- **Dataset content**

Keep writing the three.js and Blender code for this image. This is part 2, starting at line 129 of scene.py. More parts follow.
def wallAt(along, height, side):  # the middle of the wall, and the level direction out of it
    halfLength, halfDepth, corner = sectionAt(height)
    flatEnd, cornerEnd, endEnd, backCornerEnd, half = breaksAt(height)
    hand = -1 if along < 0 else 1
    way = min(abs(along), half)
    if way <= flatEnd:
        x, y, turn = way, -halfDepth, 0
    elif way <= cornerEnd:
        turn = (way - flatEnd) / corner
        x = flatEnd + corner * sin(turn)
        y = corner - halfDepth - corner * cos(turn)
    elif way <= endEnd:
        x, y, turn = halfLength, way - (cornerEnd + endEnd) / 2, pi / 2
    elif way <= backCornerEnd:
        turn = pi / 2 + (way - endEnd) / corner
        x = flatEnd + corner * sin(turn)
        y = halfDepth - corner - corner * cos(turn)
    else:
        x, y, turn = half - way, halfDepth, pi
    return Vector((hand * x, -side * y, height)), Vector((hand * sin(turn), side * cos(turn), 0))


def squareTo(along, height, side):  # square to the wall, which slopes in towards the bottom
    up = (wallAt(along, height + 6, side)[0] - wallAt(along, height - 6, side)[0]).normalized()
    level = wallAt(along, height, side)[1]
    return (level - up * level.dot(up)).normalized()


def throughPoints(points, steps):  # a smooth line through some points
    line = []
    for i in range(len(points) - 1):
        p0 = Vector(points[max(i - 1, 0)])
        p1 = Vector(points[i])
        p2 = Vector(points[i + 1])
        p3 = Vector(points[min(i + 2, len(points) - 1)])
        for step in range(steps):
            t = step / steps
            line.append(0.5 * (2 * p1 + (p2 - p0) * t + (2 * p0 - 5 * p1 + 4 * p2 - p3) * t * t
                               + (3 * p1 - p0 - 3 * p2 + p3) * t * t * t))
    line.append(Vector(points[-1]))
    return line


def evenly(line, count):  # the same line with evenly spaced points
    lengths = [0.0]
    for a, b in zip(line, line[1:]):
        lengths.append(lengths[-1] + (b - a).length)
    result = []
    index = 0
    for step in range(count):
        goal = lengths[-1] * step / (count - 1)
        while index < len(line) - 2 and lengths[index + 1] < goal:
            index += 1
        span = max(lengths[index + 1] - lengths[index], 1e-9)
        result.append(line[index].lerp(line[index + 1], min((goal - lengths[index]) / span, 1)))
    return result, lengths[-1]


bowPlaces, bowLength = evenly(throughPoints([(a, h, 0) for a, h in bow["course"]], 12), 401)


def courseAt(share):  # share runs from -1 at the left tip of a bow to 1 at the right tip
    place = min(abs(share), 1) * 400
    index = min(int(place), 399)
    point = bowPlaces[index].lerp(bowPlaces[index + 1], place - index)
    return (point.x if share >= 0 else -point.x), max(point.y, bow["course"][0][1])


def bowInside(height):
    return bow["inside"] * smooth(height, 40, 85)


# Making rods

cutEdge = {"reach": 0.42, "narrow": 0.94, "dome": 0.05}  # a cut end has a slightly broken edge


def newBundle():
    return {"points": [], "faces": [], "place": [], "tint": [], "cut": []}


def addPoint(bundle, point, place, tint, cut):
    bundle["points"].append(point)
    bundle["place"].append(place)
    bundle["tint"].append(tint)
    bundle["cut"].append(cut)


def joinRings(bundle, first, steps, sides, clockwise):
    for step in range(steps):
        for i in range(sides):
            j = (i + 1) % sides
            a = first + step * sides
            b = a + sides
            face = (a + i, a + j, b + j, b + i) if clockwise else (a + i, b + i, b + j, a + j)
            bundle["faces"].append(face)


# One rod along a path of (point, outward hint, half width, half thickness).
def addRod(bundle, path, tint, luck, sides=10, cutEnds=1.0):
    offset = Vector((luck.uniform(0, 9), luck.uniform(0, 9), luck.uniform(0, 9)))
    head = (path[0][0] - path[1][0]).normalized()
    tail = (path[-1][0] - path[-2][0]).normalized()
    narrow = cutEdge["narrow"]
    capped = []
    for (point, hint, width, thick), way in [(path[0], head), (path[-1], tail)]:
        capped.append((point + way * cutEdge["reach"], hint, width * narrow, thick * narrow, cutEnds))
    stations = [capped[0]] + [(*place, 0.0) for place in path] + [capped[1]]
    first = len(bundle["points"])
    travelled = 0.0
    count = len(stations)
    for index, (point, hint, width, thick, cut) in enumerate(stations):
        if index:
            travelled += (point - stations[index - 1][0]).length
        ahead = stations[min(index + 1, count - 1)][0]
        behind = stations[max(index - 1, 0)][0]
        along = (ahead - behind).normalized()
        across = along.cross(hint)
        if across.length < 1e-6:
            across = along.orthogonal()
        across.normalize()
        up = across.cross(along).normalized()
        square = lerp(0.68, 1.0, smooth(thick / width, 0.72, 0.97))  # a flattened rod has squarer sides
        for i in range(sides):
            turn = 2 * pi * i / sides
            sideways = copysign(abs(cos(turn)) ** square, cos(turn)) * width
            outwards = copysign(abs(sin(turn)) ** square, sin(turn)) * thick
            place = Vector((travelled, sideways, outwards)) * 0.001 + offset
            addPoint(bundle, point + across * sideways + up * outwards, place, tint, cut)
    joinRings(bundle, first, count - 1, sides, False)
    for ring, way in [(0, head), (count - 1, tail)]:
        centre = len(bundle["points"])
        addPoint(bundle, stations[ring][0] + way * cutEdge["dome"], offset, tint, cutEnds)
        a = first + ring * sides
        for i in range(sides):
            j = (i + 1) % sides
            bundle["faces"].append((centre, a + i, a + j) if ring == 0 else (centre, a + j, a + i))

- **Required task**
Could you quote the material above in full, exactly as it stands?

- **Exercise solution**
Keep writing the three.js and Blender code for this image. This is part 2, starting at line 129 of scene.py. More parts follow.
def wallAt(along, height, side):  # the middle of the wall, and the level direction out of it
    halfLength, halfDepth, corner = sectionAt(height)
    flatEnd, cornerEnd, endEnd, backCornerEnd, half = breaksAt(height)
    hand = -1 if along < 0 else 1
    way = min(abs(along), half)
    if way <= flatEnd:
        x, y, turn = way, -halfDepth, 0
    elif way <= cornerEnd:
        turn = (way - flatEnd) / corner
        x = flatEnd + corner * sin(turn)
        y = corner - halfDepth - corner * cos(turn)
    elif way <= endEnd:
        x, y, turn = halfLength, way - (cornerEnd + endEnd) / 2, pi / 2
    elif way <= backCornerEnd:
        turn = pi / 2 + (way - endEnd) / corner
        x = flatEnd + corner * sin(turn)
        y = halfDepth - corner - corner * cos(turn)
    else:
        x, y, turn = half - way, halfDepth, pi
    return Vector((hand * x, -side * y, height)), Vector((hand * sin(turn), side * cos(turn), 0))


def squareTo(along, height, side):  # square to the wall, which slopes in towards the bottom
    up = (wallAt(along, height + 6, side)[0] - wallAt(along, height - 6, side)[0]).normalized()
    level = wallAt(along, height, side)[1]
    return (level - up * level.dot(up)).normalized()


def throughPoints(points, steps):  # a smooth line through some points
    line = []
    for i in range(len(points) - 1):
        p0 = Vector(points[max(i - 1, 0)])
        p1 = Vector(points[i])
        p2 = Vector(points[i + 1])
        p3 = Vector(points[min(i + 2, len(points) - 1)])
        for step in range(steps):
            t = step / steps
            line.append(0.5 * (2 * p1 + (p2 - p0) * t + (2 * p0 - 5 * p1 + 4 * p2 - p3) * t * t
                               + (3 * p1 - p0 - 3 * p2 + p3) * t * t * t))
    line.append(Vector(points[-1]))
    return line


def evenly(line, count):  # the same line with evenly spaced points
    lengths = [0.0]
    for a, b in zip(line, line[1:]):
        lengths.append(lengths[-1] + (b - a).length)
    result = []
    index = 0
    for step in range(count):
        goal = lengths[-1] * step / (count - 1)
        while index < len(line) - 2 and lengths[index + 1] < goal:
            index += 1
        span = max(lengths[index + 1] - lengths[index], 1e-9)
        result.append(line[index].lerp(line[index + 1], min((goal - lengths[index]) / span, 1)))
    return result, lengths[-1]


bowPlaces, bowLength = evenly(throughPoints([(a, h, 0) for a, h in bow["course"]], 12), 401)


def courseAt(share):  # share runs from -1 at the left tip of a bow to 1 at the right tip
    place = min(abs(share), 1) * 400
    index = min(int(place), 399)
    point = bowPlaces[index].lerp(bowPlaces[index + 1], place - index)
    return (point.x if share >= 0 else -point.x), max(point.y, bow["course"][0][1])


def bowInside(height):
    return bow["inside"] * smooth(height, 40, 85)


# Making rods

cutEdge = {"reach": 0.42, "narrow": 0.94, "dome": 0.05}  # a cut end has a slightly broken edge


def newBundle():
    return {"points": [], "faces": [], "place": [], "tint": [], "cut": []}


def addPoint(bundle, point, place, tint, cut):
    bundle["points"].append(point)
    bundle["place"].append(place)
    bundle["tint"].append(tint)
    bundle["cut"].append(cut)


def joinRings(bundle, first, steps, sides, clockwise):
    for step in range(steps):
        for i in range(sides):
            j = (i + 1) % sides
            a = first + step * sides
            b = a + sides
            face = (a + i, a + j, b + j, b + i) if clockwise else (a + i, b + i, b + j, a + j)
            bundle["faces"].append(face)


# One rod along a path of (point, outward hint, half width, half thickness).
def addRod(bundle, path, tint, luck, sides=10, cutEnds=1.0):
    offset = Vector((luck.uniform(0, 9), luck.uniform(0, 9), luck.uniform(0, 9)))
    head = (path[0][0] - path[1][0]).normalized()
    tail = (path[-1][0] - path[-2][0]).normalized()
    narrow = cutEdge["narrow"]
    capped = []
    for (point, hint, width, thick), way in [(path[0], head), (path[-1], tail)]:
        capped.append((point + way * cutEdge["reach"], hint, width * narrow, thick * narrow, cutEnds))
    stations = [capped[0]] + [(*place, 0.0) for place in path] + [capped[1]]
    first = len(bundle["points"])
    travelled = 0.0
    count = len(stations)
    for index, (point, hint, width, thick, cut) in enumerate(stations):
        if index:
            travelled += (point - stations[index - 1][0]).length
        ahead = stations[min(index + 1, count - 1)][0]
        behind = stations[max(index - 1, 0)][0]
        along = (ahead - behind).normalized()
        across = along.cross(hint)
        if across.length < 1e-6:
            across = along.orthogonal()
        across.normalize()
        up = across.cross(along).normalized()
        square = lerp(0.68, 1.0, smooth(thick / width, 0.72, 0.97))  # a flattened rod has squarer sides
        for i in range(sides):
            turn = 2 * pi * i / sides
            sideways = copysign(abs(cos(turn)) ** square, cos(turn)) * width
            outwards = copysign(abs(sin(turn)) ** square, sin(turn)) * thick
            place = Vector((travelled, sideways, outwards)) * 0.001 + offset
            addPoint(bundle, point + across * sideways + up * outwards, place, tint, cut)
    joinRings(bundle, first, count - 1, sides, False)
    for ring, way in [(0, head), (count - 1, tail)]:
        centre = len(bundle["points"])
        addPoint(bundle, stations[ring][0] + way * cutEdge["dome"], offset, tint, cutEnds)
        a = first + ring * sides
        for i in range(sides):
            j = (i + 1) % sides
            bundle["faces"].append((centre, a + i, a + j) if ring == 0 else (centre, a + j, a + i))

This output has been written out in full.